Art on the Piano
By: Holly Jones
Review by Kathy Parsons
Art On The Piano is the fourth album from pianist/composer Holly Jones, but it is the first of her recordings that I’ve heard. I have to say that I’m blown away by the beauty and sensitivity of all eleven original piano solos on this album. Recorded on a 7’4” Bosendorfer 225 grand piano, the piano sound is gorgeous - warm, clear and silky-smooth. Also a physical therapist, Jones understands the healing power of music and enjoys creating pieces that are “good for the neurology.” I really like and appreciate her quote: “I wish for my music to reach the truth in each person listening...to help them take pause in the busyness of life and to bring them peace and clarity. I envision that it is most likely played as background music...it provides a setting of peace...but when one listens closer, it can 'take them away'...and always to the best place.”
Born in Kentucky, Holly Jones started studying the violin at the age of three, the piano at eight, and began creating music on the piano by the time she was nine. Her piano training includes many years of private study, as well as private piano and composition studies at Indiana University.
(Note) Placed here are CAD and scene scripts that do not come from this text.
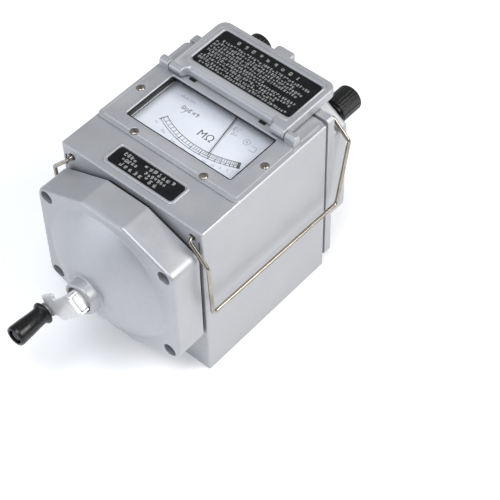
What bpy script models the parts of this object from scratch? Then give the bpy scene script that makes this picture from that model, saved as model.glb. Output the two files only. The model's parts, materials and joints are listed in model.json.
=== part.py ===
"""Hand-cranked insulation resistance tester, with its gears, generator and meter inside.

Frame: origin at the centre of the case's bottom face, +Z up, the crank at -Y and the
terminals at +Y. Sizes below are millimetres; every mesh is built in metres.
"""
import bmesh
import bpy
from math import atan2, cos, pi, radians, sin, tan
from mathutils import Matrix, Vector

MM = 0.001
GAP = 0.3                      # air between pieces that touch
REACH = 1.0                    # how far a cutter runs past the face it opens

# Case
CASE_W, CASE_L, CASE_H = 120.0, 119.0, 140.0
FRONT = -CASE_L / 2
WALL, TOP_WALL = 3.5, 2.5
BAND = 31.4                    # flat strip in front of the meter panel
BAIL_X, BAIL_Z = 51.4, 131.5   # where the wire bails pivot

# Meter panel, window and dial
PANEL_BASE, PANEL_STEP, PANEL_TOP = 140.3, 141.3, 142.0
WINDOW_X, WINDOW_Y0, WINDOW_Y1 = 44.5, 43.5, 88.0
PIVOT_X, PIVOT_Y = 2.5, 113.0  # the pointer's spindle, measured from the case's front
DIAL_TOP = 130.5
NEEDLE_LENGTH, NEEDLE_REST = 57.0, radians(11.5)

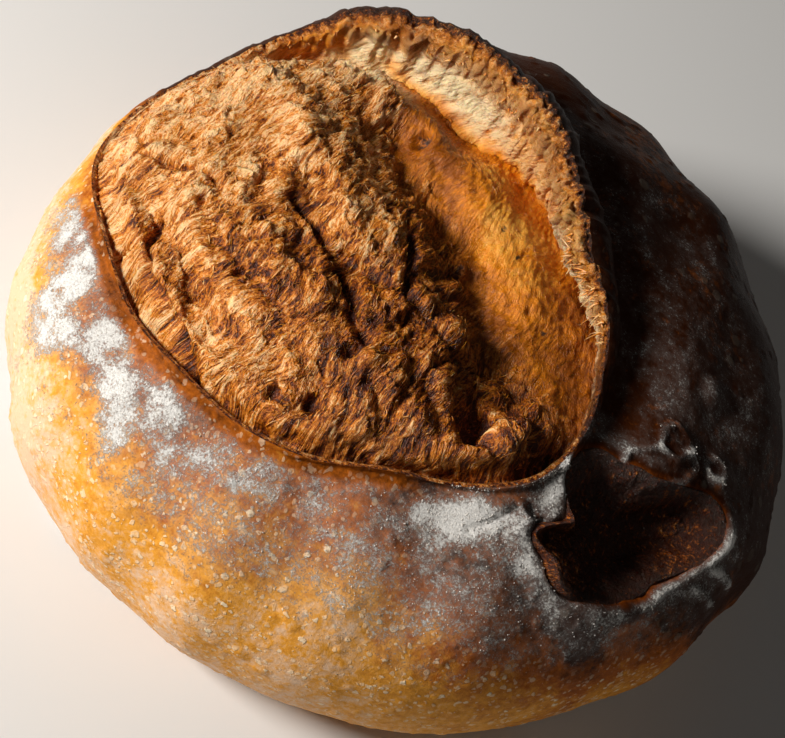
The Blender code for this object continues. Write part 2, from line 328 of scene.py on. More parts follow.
def stack(x, y, z):
    return np.stack(np.broadcast_arrays(x, y, z), axis=-1)


def unit(vectors):
    return vectors / np.maximum(np.linalg.norm(vectors, axis=-1, keepdims=True), 1e-9)


def lattice_hash(x, y, z, seed):
    """Evenly mixed 32-bit numbers, one for each point of a lattice."""
    mixed = x.astype(np.uint32) * np.uint32(0x8DA6B343)
    mixed = mixed ^ (y.astype(np.uint32) * np.uint32(0xD8163841))
    mixed = mixed ^ (z.astype(np.uint32) * np.uint32(0xCB1AB31F))
    mixed = mixed + np.uint32((seed * 0x9E3779B1) & 0xFFFFFFFF)
    for shift, factor in ((15, 0x2C1B3C6D), (12, 0x297A2D39)):
        mixed = (mixed ^ (mixed >> np.uint32(shift))) * np.uint32(factor)
    return mixed ^ (mixed >> np.uint32(15))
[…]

She released her first album, Traveler, in 2003, her second, Storyteller, in 2016 and an orchestrated version of Storyteller with the Prague Metropolitan Orchestra in 2017.
Art On The Piano begins with “A Blackberry Sky,” an uncomplicated but incredibly expressive piece that paints a picture of a warm tranquility and absolute contentment. “Butterfly” has a very light, gentle melody on the right hand supported by quietly rolling broken chords on the left. Graceful and unhurried, it’s an incredibly relaxing piece! “In the Quiet” captures the feeling of sitting alone in a peaceful setting and simply “being” for a while. The title track is somewhat more dramatic yet remains very open and reflective - a favorite. I assume that “Jellies” refers to jellyfish, some of the most hypnotic creatures to watch as their undulating bodies gracefully move in water. This music really describes the freedom and beauty of that movement. “The Room” is a little different and is another favorite. The gently rolling chords remind me a bit of “Moonlight Sonata,” while a couple of short phrases that are somewhat discordant pique the curiosity: “hmm - what was that?” Interesting! As the title suggests, “Repose” is languid and very relaxed. “Walk With The Trees” feels very introspective while expressing deep and poignant emotions. Slow, open-hearted and very honest, I love its gentle beauty - another favorite! “Light On The Water” has a rhythmic pattern similar to “I Saw Three Ships,” and then goes on to paint an aural picture of light dancing on the surface of water - a wonderful close to an excellent album!